4.8.13

Etch these moments upon my soul

I've just had two weeks of mostly beautiful moments.

Throwing my body into roiling, frothy rapids, shoved down stream between rock walls, nearly tepid water begging me stay out of the wind.

Dragging myself ashore, the cold wind erupting gooseflesh over every inch of my body.  Plodding over to my backpack, and then returning back into the warmth, Ranger IPA in hand.  The undulating flow of the river rushing against the rock shelf upon which I sit, creating a natural whirlpool which threatens to roll me over, and fill my can with liquid I dare not drink.

Black clouds masking the sun, spewing fat raindrops that pock the already broken water around me, hitting me in the face as I gaze at the ominous heavens.

Sitting in a lawn chair, next to fire, the windless night allowing the indecisive flames to reach directly upwards, towards the dark expanse.  Reading with the heat on my side, waiting for moments when the fire burns low, my gaze wandering to the stars not hidden by gas station lights and overly illuminated Walmart parking lots.

Climbing a trail I last hiked 19 years ago, as a young scout, which prompted this journal entry:

"About two weeks ago, I went to scout camp for the first time.  I had a great time.  The mesquitos [sic] were thick.  The first day we had to pull up 100 lb deer carts up the mountain.  That night we, well most of us went fishing.  I caut the first fish.  The next day I caught another fish (I caut the first two fish) There was a 20 foot cliff above the water that we would jump off of.  One kid in my scout group jumped off, counting all the times, he jumped off 38 times.  I only jumped of 17. The water was very, very, very, very, very cold.  By the end of the week I had made several new friends and we were all dead tired."  

31 year old legs carrying me up the path, in Chacos and sans deer cart.  Marveling that we ever pushed those things up the jagged, rocky, nightmare of a path; wondering where the mosquitos were.

Standing atop the rock, off of which I had hurled my body so many years past, watching the Earth Mother's breath race across the water, creating patterns and shapes too beautiful to describe.  Contemplating my journal entry of long ago, and wondering if the chill would be the same.

Flying through the air, arms pinwheeling, breath catching in my throat, every muscle tight as a knot in preparation for the shocking cold.  Slowly drifting upwards, the lake's chilly embrace releasing me to the surface; face breaking into the mountain air, and faintly realizing that 17 times wasn't that impressive.

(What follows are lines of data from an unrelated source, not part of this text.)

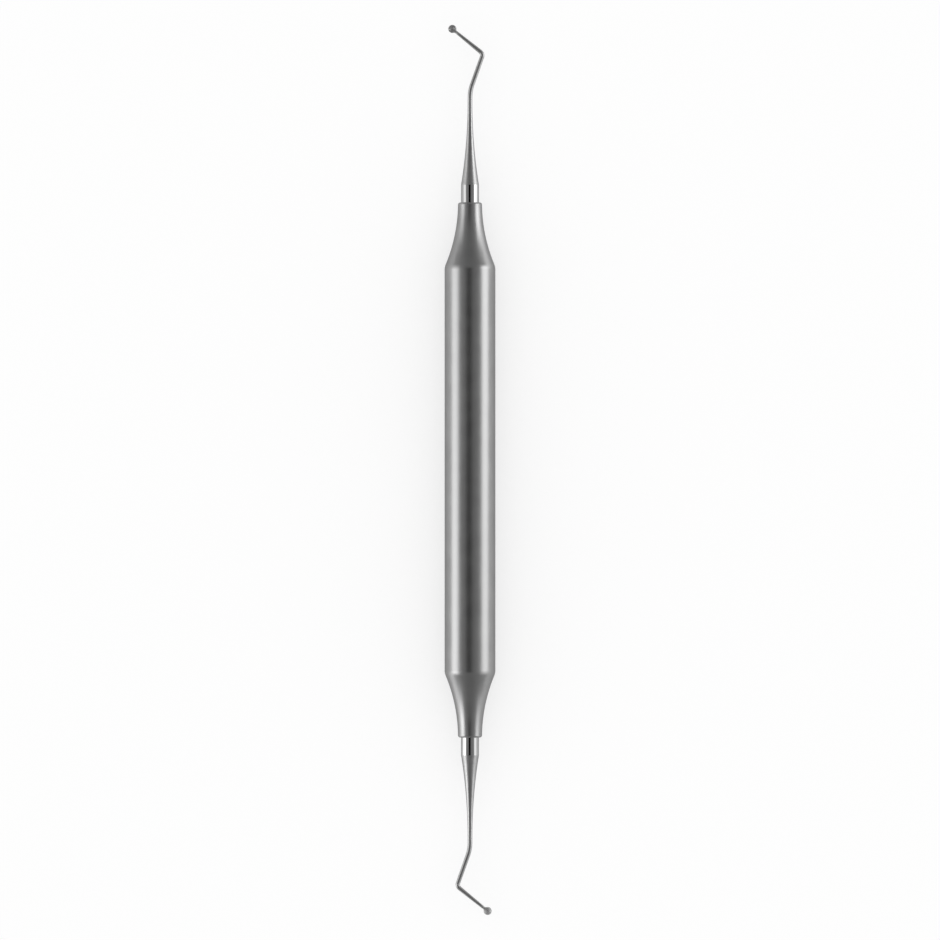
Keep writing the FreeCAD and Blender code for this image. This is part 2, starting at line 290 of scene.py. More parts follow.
class NodeBench:
    """A material's or the world's node tree, with short ways to add and join its nodes."""

    def __init__(self, tree: bpy.types.NodeTree) -> None:
        """Empty the tree."""
        self.tree = tree
        tree.nodes.clear()

    def add(self, kind: str, **settings: object) -> bpy.types.Node:
        """Add a node.

        Args:
            kind: Blender's name for the kind of node.
            settings: the node's own properties.

        Returns:
            The new node.
        """
        node = self.tree.nodes.new(kind)
        for name, value in settings.items():
            setattr(node, name, value)
        return node

    def join(self, source: Socket, target: Socket) -> None:
        """Join an output to an input."""
        self.tree.links.new(source, target)

    def maths(self, operation: str, *values: Socket | float) -> Socket:
        """Work out one number.

        Args:
            operation: Blender's name for the operation.
            values: the sockets and plain numbers that it takes.

        Returns:
            The result's socket.
        """
        node = self.add("ShaderNodeMath", operation=operation)
        for socket, value in zip(node.inputs, values):
            if isinstance(value, Socket):
                self.join(value, socket)
            else:
                socket.default_value = value
        return node.outputs[0]

    def times(self, first: Socket, *others: Socket | float) -> Socket:
        """Multiply a socket by other sockets and plain numbers.

        Args:
            first: the socket to start from.
            others: what it is multiplied by, one after the other.

        Returns:
            The product's socket.
        """
        product = first
        for other in others:
            product = self.maths("MULTIPLY", product, other)
        return product

    def blend(self, share: Socket, start: Socket, end: Socket | float) -> Socket:
        """Go from one value to another by a share, as start + share (end - start)."""
        gap = self.maths("SUBTRACT", end, start)
        return self.maths("ADD", start, self.maths("MULTIPLY", share, gap))

    def ramp(self, value: Socket, low: float, high: float, start: float, end: float) -> Socket:
        """Map a value smoothly from one range onto another, and hold it past both ends.

        Args:
            value: the socket to map.
            low: where the ramp begins.
            high: where it is over.
            start: result at low and below it.
            end: result at high and above it.

        Returns:
            The result's socket.
        """
        node = self.add("ShaderNodeMapRange", interpolation_type="SMOOTHSTEP", clamp=True)
        self.join(value, node.inputs["Value"])
        node.inputs["From Min"].default_value = low
        node.inputs["From Max"].default_value = high
        node.inputs["To Min"].default_value = start
        node.inputs["To Max"].default_value = end
        return node.outputs["Result"]

    def edge(self, value: Socket, place: float, soft: float, start: float, end: float) -> Socket:
        """Change from start to end where a value passes a place, over a soft band on each side."""
        return self.ramp(value, place - soft, place + soft, start, end)

    def noise(self, place: Socket, grains: tuple[float, float, float], detail: float) -> Socket:
        """Sample noise at a place.

        Args:
            place: the place's socket.
            grains: number of grains per metre along each axis.
            detail: how many finer layers are added.

        Returns:
            The noise's socket, from 0 to 1.
        """
        mapping = self.add("ShaderNodeMapping")
        mapping.inputs["Scale"].default_value = grains
        self.join(place, mapping.inputs["Vector"])
        node = self.add("ShaderNodeTexNoise")
        node.inputs["Scale"].default_value = 1.0
        node.inputs["Detail"].default_value = detail
        self.join(mapping.outputs["Vector"], node.inputs["Vector"])
        return node.outputs["Fac"]

    def steel(
        self, level: Socket, gloss: Socket, relief: Socket, depth: float, edge_tint: float
    ) -> None:
        """Finish a material's tree as bare grey metal.

        Args:
            level: the grey of the metal.
            gloss: its roughness.
            relief: the pattern that stands up from it.
            depth: height of that pattern, in metres.
            edge_tint: how much it reflects at grazing angles.
        """
        metal = self.add("ShaderNodeBsdfPrincipled")
        metal.inputs["Metallic"].default_value = 1.0
        metal.inputs["Specular Tint"].default_value = (edge_tint,) * 3 + (1.0,)
        colour = self.add("ShaderNodeCombineColor")
        for channel in ("Red", "Green", "Blue"):
            self.join(level, colour.inputs[channel])
        self.join(colour.outputs["Color"], metal.inputs["Base Color"])
        self.join(gloss, metal.inputs["Roughness"])
        bump = self.add("ShaderNodeBump")
        bump.inputs["Distance"].default_value = depth
        self.join(relief, bump.inputs["Height"])
        self.join(bump.outputs["Normal"], metal.inputs["Normal"])
        output = self.add("ShaderNodeOutputMaterial")
        self.join(metal.outputs["BSDF"], output.inputs["Surface"])


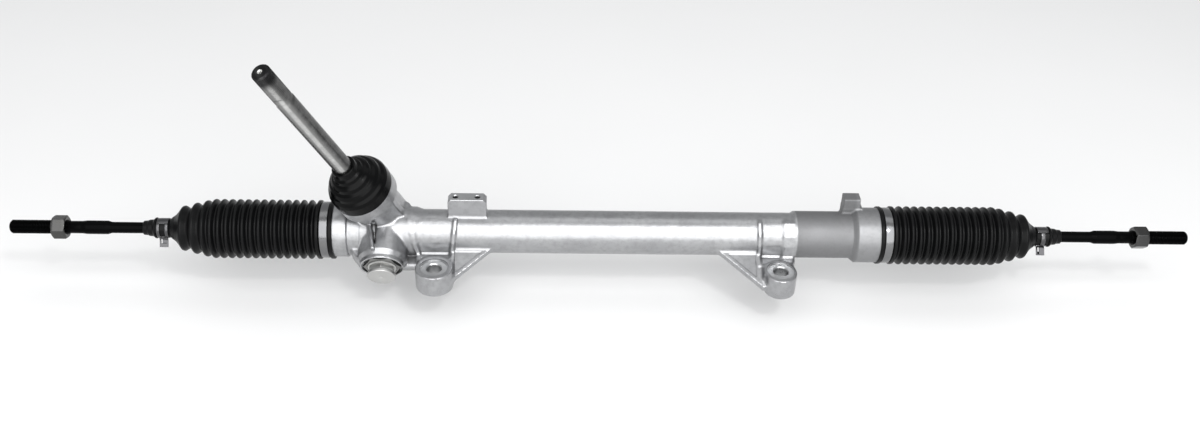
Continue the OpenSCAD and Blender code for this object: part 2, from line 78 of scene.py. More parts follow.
RACK = frame_of((0, RY, RZ), (0, 1, 0), (0, 0, 1), (1, 0, 0))
PIN_O = np.array([PX_, RY + OFF * CR, RZ + OFF * SR])
PIN_W = np.array([-SL, -SR * CL, CR * CL])
PIN_U = np.array([CL, -SR * SL, CR * SL])
PIN_V = np.array([0, CR, SR])
PINION = (PIN_O, PIN_U, PIN_V, PIN_W)
YOKE = frame_of((GX, RY, RZ), (1, 0, 0), (0, -SR, CR), (0, -CR, -SR))


def side_frame(s):
    """Rack-axis frame whose third axis points outwards on side s."""
    return frame_of((0, RY, RZ), (0, 1, 0), (0, 0, 1), (s, 0, 0))


# ------------------------------------------------------------------ mesh helpers

def to_object(name, co_mm, faces, sharp=None, flat=False):
    me = bpy.data.meshes.new(name)
    me.from_pydata((np.asarray(co_mm, float) * MM).tolist(), [], [list(map(int, f)) for f in faces])
    me.validate(clean_customdata=False)
    me.update()
    ob = bpy.data.objects.new(name, me)
    bpy.context.scene.collection.objects.link(ob)
    shade(ob, sharp, flat)
    return ob


def shade(ob, sharp=None, flat=False):
    me = ob.data
    if flat:
        me.shade_flat()
        return
    me.shade_smooth()
    if sharp is not None:
        me.set_sharp_from_angle(angle=math.radians(sharp))


def outward(ob):
    bm = bmesh.new()
    bm.from_mesh(ob.data)
    bmesh.ops.recalc_face_normals(bm, faces=bm.faces)
    bm.to_mesh(ob.data)
    bm.free()


def apply_all(ob):
    dg = bpy.context.evaluated_depsgraph_get()
    me = bpy.data.meshes.new_from_object(ob.evaluated_get(dg), preserve_all_data_layers=True, depsgraph=dg)
    old = ob.data
    ob.modifiers.clear()
    ob.data = me
    me.name = ob.name
    bpy.data.meshes.remove(old)


def bevel(ob, width_mm, segments=2, angle=35):
    m = ob.modifiers.new("edge", "BEVEL")
    m.width = width_mm * MM
    m.segments = segments
    m.limit_method = "ANGLE"
    m.angle_limit = math.radians(angle)
    m.harden_normals = False
    apply_all(ob)


def join(name, obs):
    """Several meshes as one object, in row coordinates."""
    co, faces, base = [], [], 0
    for o in obs:
        me = o.data
        v = np.empty(len(me.vertices) * 3)
        me.vertices.foreach_get("co", v)
        co.append(v.reshape(-1, 3) / MM)
        faces += [[i + base for i in p.vertices] for p in me.polygons]
        base += len(me.vertices)
        bpy.data.objects.remove(o)
        bpy.data.meshes.remove(me)
    return to_object(name, np.vstack(co), faces)


def fil(pts, n=5):
    """A polyline [(t, r, radius)] with its corners rounded to those radii."""
    out = []
    for i, p in enumerate(pts):
        p3 = p[2] if len(p) > 2 else 0
        if i in (0, len(pts) - 1) or p3 <= 0:
            out.append((p[0], p[1]))
            continue
        a, b, c = (np.array(pts[i - 1][:2], float), np.array(p[:2], float), np.array(pts[i + 1][:2], float))
        u, v = a - b, c - b
        lu, lv = np.linalg.norm(u), np.linalg.norm(v)
        u, v = u / lu, v / lv
        ang = math.acos(max(-1, min(1, float(u @ v))))
        if ang > math.radians(176) or ang < 0.05:
            out.append((p[0], p[1]))
            continue
        t = min(p3 / math.tan(ang / 2), 0.49 * lu, 0.49 * lv)
        rad = t * math.tan(ang / 2)
        mid = (u + v) / np.linalg.norm(u + v)
        ctr = b + mid * (rad / math.sin(ang / 2))
        s, e = b + u * t - ctr, b + v * t - ctr
        th = math.acos(max(-1, min(1, float(s @ e) / (rad * rad))))
        for k in range(n + 1):
            w = k / n
            q = ctr + (math.sin((1 - w) * th) * s + math.sin(w * th) * e) / max(math.sin(th), 1e-9)
            out.append((float(q[0]), float(q[1])))
    return out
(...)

Sitting next to a raging fire, the remnants of the arms of trees felled by the pine beetle's deadly habitation burning, popping, and forcing us to scoot ever farther away.  Dozens upon dozens of moths, confused by the unordinary brightness, circling like things possessed, until an innate desire forces them into the consuming wall of flames, wings burning away, tiny bodies falling to rest on the coals, to blacken and disintegrate.

Consuming mild barley drinks, discussing the oft alogical nature of religion, and the futility of hiding and distorting history; the paradox of the simultaneous promotion and utter discouragement of truth seeking.

Walking between giants; living things with such age, mass, and size as to make one question the sanity of humanity, in removing all but 10% of them.  Feeling the rough bark beneath my fingers, sometimes stained black from our Earth Mother's previous attempts at cleansing her skin with fire.  Wondering if any human heart ever broke after felling one of these redwoods.

The 10 minute commute from 80 to 55 degree weather, the turgid mists from the sea ensconcing the land in a blanket of white and grey.  Driving along the coast, the sun occasionally burning through the mist and seemingly setting the trees on fire; only to dive back into the damp fog but moments later.

Visiting brewpubs not rendered impotent by theocratic laws.  Sitting in a coffee shop in a little town called Bellingham, jolting from my seat as the sound of thousands of pounds of plastic and steel careen into each other, 30 feet behind.  Passing the myriad herbs growing in place of flour beds along the walkway to the entrance; thyme, sage, rosemary, basil.  Glancing one last time at the wrecked bumpers.

Riding a boat across a deep blue lake framed by the Tetons.  Hiking through vast meadows divided by glacial streams, watching a mother moose tend to a pony sized baby.  Neck sore, from staring at the impossible peaks that I wished were 200 miles closer.  Bloated drops of rain falling through brilliant beams of sun, in a seemingly absolute contradiction.

Sleeping on the earth.  Showering never.  Leggings, not pants.  Chacos, not shoes.

What the hell did you do for the last two weeks?